Monday 13 January 2014
A top retail trade group executive on Sunday called for tougher security standards that could mean more spending for the industry, its banks and business partners after a series of data breaches at major merchants.
Stores and card processing companies have reported a steady stream of security breaches for years without a major backlash from consumers, such as those disclosed by TJX Cos in 2007 and by Heartland Payment Systems Inc in 2009.
But the latest thefts - including attacks on Target Corp and Neiman Marcus - have involved a broad set of merchants and could mark a watershed moment for security standards as calls grow for changes in the protection of consumer information.
One sign of the change is a new enthusiasm for payment cards that store customer information on computer chips and require users to type in personal identification numbers.
Mallory Duncan, general counsel of the National Retail Federation that represents Target, Wal-Mart and other big stores, said in an interview on Sunday that the trade group encouraged its members to upgrade to the higher-security cards even though they cost more than old systems that store data on magnetic stripes.
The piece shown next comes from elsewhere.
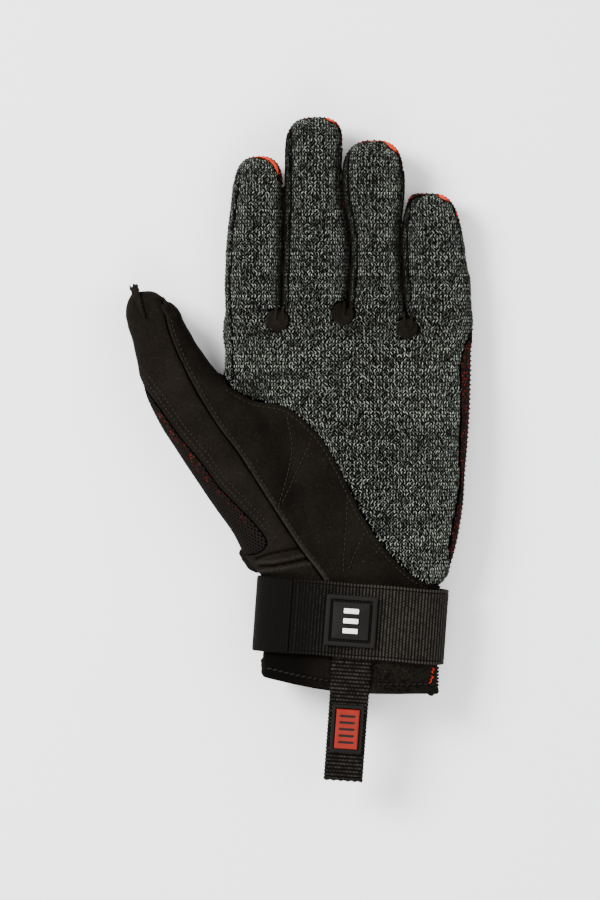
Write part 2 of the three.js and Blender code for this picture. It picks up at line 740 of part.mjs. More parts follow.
function tabInsert() {
  const width = TAB_BADGE_WIDTH - 2 * (TAB_BADGE_RIM + SEAM_GAP);
  const length = TAB_BADGE_LENGTH - 2 * (TAB_BADGE_RIM + SEAM_GAP);
  let insert = solidFrom(roundedPlate(width, length, TAB_BADGE_RIM / 2, TAB_INSERT_RELIEF));
  const pitch = length / (TAB_INSERT_GROOVES + 1);
  const size = new THREE.Vector3(width - 2 * TAB_INSERT_MARGIN, TAB_GROOVE_WIDTH, 2 * TAB_GROOVE_DEPTH);
  for (let groove = 0; groove < TAB_INSERT_GROOVES; groove += 1) {
    const v = (groove - (TAB_INSERT_GROOVES - 1) / 2) * pitch;
    insert = insert.subtract(block(new THREE.Vector3(0, v, TAB_INSERT_RELIEF), size));
  }
  return insert;
}

// Places a plate, built flat at the origin, on the drooping end of the tab
function onTab(mesh, liftOff) {
  const holder = new THREE.Group();
  holder.rotation.x = TAB_DROOP;
  holder.position.set(
    TAB_SHIFT,
    TAB_BEND_V - TAB_BADGE_PAST_BEND * Math.cos(TAB_DROOP),
    WRIST_TOP + SEAM_GAP + TAB_THICKNESS / Math.cos(TAB_DROOP) - TAB_BADGE_PAST_BEND * Math.sin(TAB_DROOP),
  );
  mesh.position.z = liftOff;
  holder.add(mesh);
  return onStrap(holder);
}

// Assembly

function named(name, solid, material) {
  const mesh = new THREE.Mesh(geometryFrom(solid), material);
  mesh.name = name;
  return mesh;
}

const glove = new THREE.Group();
const half = SEAM_GAP / 2;
const outside = gloveBody(0, 0);
const inside = gloveBody(WALL, WALL);
const pastHem = CUFF_HEM.map(({ across, rise }) => new THREE.Vector2(
  WRIST_SHIFT + (across * WRIST_WIDTH) / 2, CUFF_END_Y + rise * STRAP_WIDTH,
));
const belowHem = prism([
  ...pastHem,
  new THREE.Vector2(FAR / 2, CUFF_END_Y - FAR / 2),
  new THREE.Vector2(-FAR / 2, CUFF_END_Y - FAR / 2),
]);
const wall = outside.subtract(inside).subtract(belowHem);

const handFront = (shift) => frontOf(HAND_SEAM_HEIGHTS, shift, true);
const thumbFront = (shift) => frontOf(THUMB_SEAM_HEIGHTS, shift, false);

const frontPanels = [
  { name: "palm_knit", outline: knitOutline, front: handFront, material: KNIT },
  { name: "thenar_panel", outline: thenarOutline, front: thumbFront, material: SUEDE },
  { name: "thumb_outer_panel", outline: thumbOuterOutline, front: thumbFront, material: SUEDE },
  { name: "thumb_mesh_gusset", outline: meshGussetOutline, front: thumbFront, material: MESH_CLOTH },
  { name: "cuff_front", outline: cuffOutline, front: thumbFront, material: SUEDE },
];
const strips = [0, 1, 2].map((number) => ({
  name: `finger_side_strip_${FINGERS[number].name}_${FINGERS[number + 1].name}`,
  cutter: (slack) => sideStrip(FINGERS[number], FINGERS[number + 1], slack),
}));
const patches = FINGERS.map((finger) => ({
  name: `fingertip_patch_${finger.name}`,
  cutter: (slack) => tipPatch(finger, slack),
}));
const pads = WEB_PADS.map((pad) => ({
  name: `web_pad_${pad.name}`,
  cutter: (slack) => webPad(pad, slack),
}));

let back = wall;
const stripSpaces = joined(strips.map(({ cutter }) => cutter(-half)));
const padSpaces = joined(pads.map(({ cutter }) => cutter(-half)));
const patchSpaces = joined(patches.map(({ cutter }) => cutter(-half)));

for (const { name, outline, front, material } of frontPanels) {
  const cut = prism(outline(half)).intersect(front(half));
  let panel = wall.intersect(cut);
  if (name === "palm_knit") {
    panel = panel.subtract(stripSpaces).subtract(padSpaces);
  }
  glove.add(named(name, mainBody(panel), material));
  back = back.subtract(prism(outline(-half)).intersect(front(-half)));
}
for (const { name, cutter } of pads) {
  glove.add(named(name, mainBody(wall.intersect(cutter(half))), SUEDE));
}
for (const { name, cutter } of strips) {
  glove.add(named(name, mainBody(wall.intersect(cutter(half))), SUEDE));
}
for (const { name, cutter } of patches) {
  const patch = wall.intersect(cutter(half)).subtract(stripSpaces);
  glove.add(named(name, mainBody(patch), ORANGE_CLOTH));
}
back = back.subtract(stripSpaces).subtract(patchSpaces);
glove.add(named("back_panel", mainBody(back), MESH_CLOTH));

// Folded end of the thumb seam, which stands on the tip
const thumbTip = THUMB_SECTIONS[THUMB_SECTIONS.length - 1];
const foldBox = new THREE.BoxGeometry(TIP_FOLD_WIDTH, TIP_FOLD_LENGTH, FAR / 2);
foldBox.translate(0, 2 * TIP_FOLD_THICKNESS - TIP_FOLD_LENGTH / 2, FAR / 4 + THUMB_LIFT + THUMB_DEPTH / 2);
foldBox.rotateZ(THREE.MathUtils.degToRad(TIP_FOLD_TURN_DEG));
foldBox.translate(-thumbTip.outer_x * THUMB_SPREAD, STRAP_TOP_Y + thumbTip.outer_y * THUMB_LENGTH, 0);
const tipFold = thumbTube(-SEAM_GAP - TIP_FOLD_THICKNESS).intersect(solidFrom(foldBox));
glove.add(named("thumb_tip_fold", mainBody(tipFold.subtract(thumbTube(-SEAM_GAP))), SUEDE));

// Strap: woven band on the little finger side, elastic on the thumb side
const strap = strapRing();
const elasticSide = (slack) => strapFrameBox(-ELASTIC_REACH - FAR / 2 - slack, 0, FAR, FAR);
glove.add(named("wrist_strap", mainBody(strap.subtract(elasticSide(-half))), WEBBING));
glove.add(named("strap_elastic", mainBody(strap.intersect(elasticSide(half))), WEBBING));

// Size badge, with three plain bars where the size letter was
const strapTop = WRIST_TOP + STRAP_CLEARANCE + STRAP_THICKNESS;
const badge = named("size_badge", sizeBadge(), RUBBER);
badge.position.set(0, 0, strapTop + SEAM_GAP);
glove.add(onStrap(badge));
const markTop = strapTop + SEAM_GAP + BADGE_BASE + BADGE_RELIEF;
const barPitch = MARK_HEIGHT / (MARK_BARS - 0.5);
for (let number = 0; number < MARK_BARS; number += 1) {
  const plate = roundedPlate(MARK_WIDTH, barPitch / 2, barPitch / 8, MARK_RELIEF);
  const bar = named(`size_bar_${number + 1}`, solidFrom(plate), WHITE_RUBBER);
  bar.position.set(0, (number - (MARK_BARS - 1) / 2) * barPitch, markTop + SEAM_GAP);
  glove.add(onStrap(bar));
}

// Pull tab with its framed insert
glove.add(onStrap(named("pull_tab", tabRibbon(), WEBBING)));
const tabFrame = raisedFrame(
  TAB_BADGE_WIDTH, TAB_BADGE_LENGTH, TAB_BADGE_RIM / 2, TAB_BADGE_RIM, TAB_BADGE_BASE, BADGE_RELIEF,
);
glove.add(onTab(named("tab_badge", tabFrame, RUBBER), SEAM_GAP));
glove.add(onTab(named("tab_badge_insert", tabInsert(), ORANGE_RUBBER), 2 * SEAM_GAP + TAB_BADGE_BASE));

export default glove;
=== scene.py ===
"""Water ski glove for the left hand, lying on its back with the palm up.

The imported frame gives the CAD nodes. Every cloth, suede, webbing and rubber piece is built here in
finer form where its node is, and replaces that node. Lengths in this file are millimetres in the
frame of the part, and become metres only where a Blender mesh is made.
"""
import logging
import math
import sys
from dataclasses import dataclass
from enum import Enum
from functools import reduce
from typing import Callable, Optional, Sequence

import bpy
import numpy as np
import openvdb as vdb
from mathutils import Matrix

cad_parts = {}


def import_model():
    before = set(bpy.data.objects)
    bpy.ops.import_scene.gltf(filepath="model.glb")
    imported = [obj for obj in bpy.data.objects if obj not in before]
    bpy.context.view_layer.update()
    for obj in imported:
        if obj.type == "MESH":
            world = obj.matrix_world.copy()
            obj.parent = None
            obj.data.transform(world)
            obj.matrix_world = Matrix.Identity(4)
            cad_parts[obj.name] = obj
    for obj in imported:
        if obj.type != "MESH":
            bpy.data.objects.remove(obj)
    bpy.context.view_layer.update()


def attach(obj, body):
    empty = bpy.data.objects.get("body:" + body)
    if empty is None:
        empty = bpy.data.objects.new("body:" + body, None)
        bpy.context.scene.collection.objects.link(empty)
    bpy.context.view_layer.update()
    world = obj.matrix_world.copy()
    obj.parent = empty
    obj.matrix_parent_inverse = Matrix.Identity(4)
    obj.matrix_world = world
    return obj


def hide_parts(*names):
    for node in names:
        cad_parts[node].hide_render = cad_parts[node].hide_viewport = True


LOG = logging.getLogger("glove")
MM = 0.001
TAU = 2 * math.pi
KNIT_COLUMN = 1.5
KNIT_ROW = 1.52
MESH_PITCH = 2.1
MESH_ROW = 0.62
HOLE_ACROSS = 2.6
HOLE_ALONG = 1.1
SIGHT_MIDDLE = (345, 450)
SIGHT_SCALE = 0.43
GLOVE_BOX = (-98.0, 62.0, -116.0, 148.0)


# Sizes


@dataclass(frozen=True)
class GloveSizes:
    """Driving sizes of the glove, the same as those of the part's source."""

    hand_width: float = 107.0
    palm_depth: float = 31.0
    crotch_y: float = 58.0
    strap_below: float = 73.0
    wall: float = 1.8
    middle_length: float = 85.2
    finger_depth: float = 18.5
    finger_bed: float = 0.6
    finger_curl: float = 6.0
    finger_gap: float = 1.2
    tip_dome: float = 13.0
    strip_depth: float = 6.0
    patch_length: float = 13.0
    thumb_spread: float = 94.3
    thumb_length: float = 125.0
    thumb_depth: float = 22.0
    thumb_lift: float = 5.0
    wrist_width: float = 75.0
    wrist_depth: float = 25.0
    wrist_shift: float = 2.3
    cuff_below: float = 31.5
    strap_width: float = 32.2
    strap_thickness: float = 1.8
    strap_clearance: float = 2.0
    strap_tilt_deg: float = 4.1
    section_power: float = 2.4
    dome_power: float = 2.6

    @property
    def half_hand(self) -> float:
        """Half the width of the hand."""
        return self.hand_width / 2

    @property
    def strap_y(self) -> float:
        """Y of the middle of the strap."""
        return -self.strap_below

    @property
    def strap_top_y(self) -> float:
        """Y of the upper edge of the strap, at its middle."""
        return self.strap_y + self.strap_width / 2

    @property
    def tilt(self) -> float:
        """Tilt of the strap in radians."""
        return math.radians(self.strap_tilt_deg)

    @property
    def slant(self) -> float:
        """How far each side of the wrist is shifted along Y by the tilt."""
        return self.wrist_width / 2 * math.tan(self.tilt)

    @property
    def wrist_bed(self) -> float:
        """Lowest height of the wrist inside the strap."""
        return self.strap_clearance + self.strap_thickness

    @property
    def wrist_top(self) -> float:
        """Greatest height of the wrist inside the strap."""
        return self.wrist_bed + self.wrist_depth

    @property
    def strap_face(self) -> float:
        """Height of the outer face of the strap."""
        return self.wrist_top + self.strap_clearance + self.strap_thickness

    def hand_y(self, along: np.ndarray) -> np.ndarray:
        """Y of a share of the way to the finger crotches, or below the origin to the strap."""
        along = np.asarray(along, float)
        return along * np.where(along > 0, self.crotch_y, self.strap_below)


SIZES = GloveSizes()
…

The breaches are "unfortunate but we're not entirely surprised," Duncan said at his organization's annual convention now being held in New York.
"The technology that exists in cards out there is 20th-century technology and we've got 21st-century hackers," he said.
Duncan said the trade group had only made its backing for the higher-security cards public since the Target breach. Banks have quietly begun to offer the cards but mainly for customers to use while traveling. Big U.S. card networks led by Visa Inc will not require the higher security until next year at the earliest.
It is not clear the new "Chip-and-PIN" cards would have prevented the breaches at Target and elsewhere. At the very least they make stolen data harder to re-use, a reason the technology has caught on widely in Europe and Asia.
They have met with much less enthusiasm in the United States, in part because losses to fraud - just 5 cents for every $100 spent via plastic - have been manageable for merchants and their banks. But rising fraud rates, and the risk of identity theft, could change the calculation.